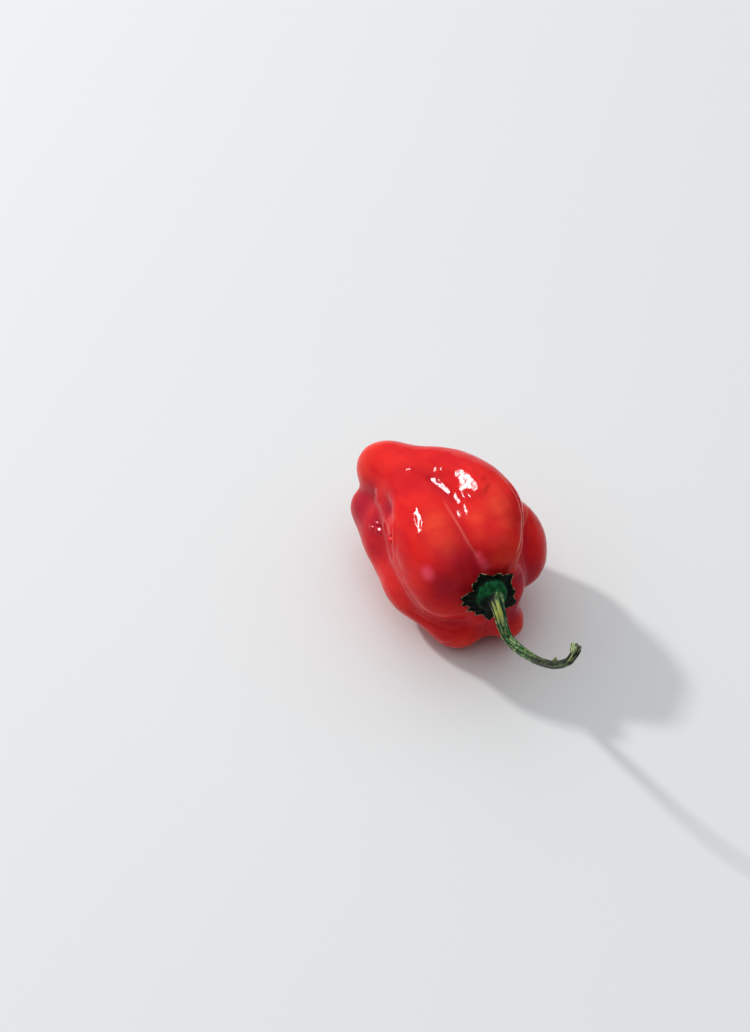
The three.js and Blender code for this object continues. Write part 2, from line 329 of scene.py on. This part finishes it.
# Spots of another colour, by the angles of their middle, their radius and their strength.
# Orange spots: partly the pod's own riper tone, partly painted sheen on the flanks of the ribs.
ORANGE_AND_SHEEN_SPOTS = [
    (109, 30, 3.0, 0.9),
    (113, 41, 3.0, 1.0),
    (118, 49, 2.2, 0.6),
    (62, 28, 2.4, 0.5),
    (63, 38, 2.8, 1.0),
    (60, 48, 2.4, 0.5),
    (79, 42, 2.2, 0.7),
    (84, 52, 2.0, 0.4),
    (100, -40, 5.0, 0.15),
    (20, 0, 6.0, 0.4),
    (300, 10, 5.0, 0.4),
    (215, -20, 5.0, 0.3),
]
# Crimson spots: painted shade where the pod lies in shade, in its valleys and towards the calyx and
# the floor.
PAINTED_SHADE_SPOTS = [
    (158, -60, 6.5, 1.0),
    (131, -54, 4.0, 0.8),
    (130, -28, 3.5, 0.9),
    (152, -40, 4.5, 0.8),
    (175, -33, 4.5, 0.5),
    (340, 57, 5.5, 0.9),
    (355, 69, 3.0, 1.0),
    (152, 61, 5.2, 0.65),
    (120, 61, 5.2, 0.6),
    (302, 66, 5.0, 1.0),
    (260, -30, 7.0, 0.4),
]
# Pink spots: painted reflection, soft rosy glows on the skin.
PAINTED_REFLECTION_SPOTS = [
    (148, 47.5, 1.7, 0.8),
    (93.5, 64, 1.0, 0.5),
    (92, 68, 1.1, 0.6),
    (90.5, 72, 1.1, 0.6),
]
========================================
## Directions for this task
Reproduce the whole listing word for word.

## Final result
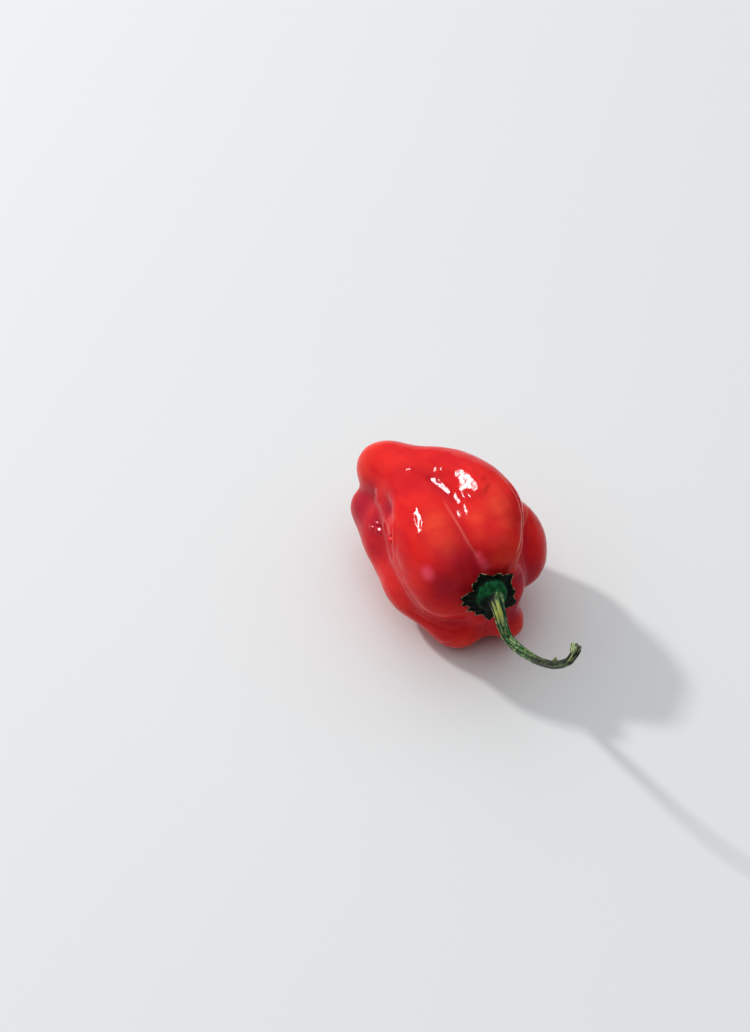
The three.js and Blender code for this object continues. Write part 2, from line 329 of scene.py on. This part finishes it.
# Spots of another colour, by the angles of their middle, their radius and their strength.
# Orange spots: partly the pod's own riper tone, partly painted sheen on the flanks of the ribs.
ORANGE_AND_SHEEN_SPOTS = [
    (109, 30, 3.0, 0.9),
    (113, 41, 3.0, 1.0),
    (118, 49, 2.2, 0.6),
    (62, 28, 2.4, 0.5),
    (63, 38, 2.8, 1.0),
    (60, 48, 2.4, 0.5),
    (79, 42, 2.2, 0.7),
    (84, 52, 2.0, 0.4),
    (100, -40, 5.0, 0.15),
    (20, 0, 6.0, 0.4),
    (300, 10, 5.0, 0.4),
    (215, -20, 5.0, 0.3),
]
# Crimson spots: painted shade where the pod lies in shade, in its valleys and towards the calyx and
# the floor.
PAINTED_SHADE_SPOTS = [
    (158, -60, 6.5, 1.0),
    (131, -54, 4.0, 0.8),
    (130, -28, 3.5, 0.9),
    (152, -40, 4.5, 0.8),
    (175, -33, 4.5, 0.5),
    (340, 57, 5.5, 0.9),
    (355, 69, 3.0, 1.0),
    (152, 61, 5.2, 0.65),
    (120, 61, 5.2, 0.6),
    (302, 66, 5.0, 1.0),
    (260, -30, 7.0, 0.4),
]
# Pink spots: painted reflection, soft rosy glows on the skin.
PAINTED_REFLECTION_SPOTS = [
    (148, 47.5, 1.7, 0.8),
    (93.5, 64, 1.0, 0.5),
    (92, 68, 1.1, 0.6),
    (90.5, 72, 1.1, 0.6),
]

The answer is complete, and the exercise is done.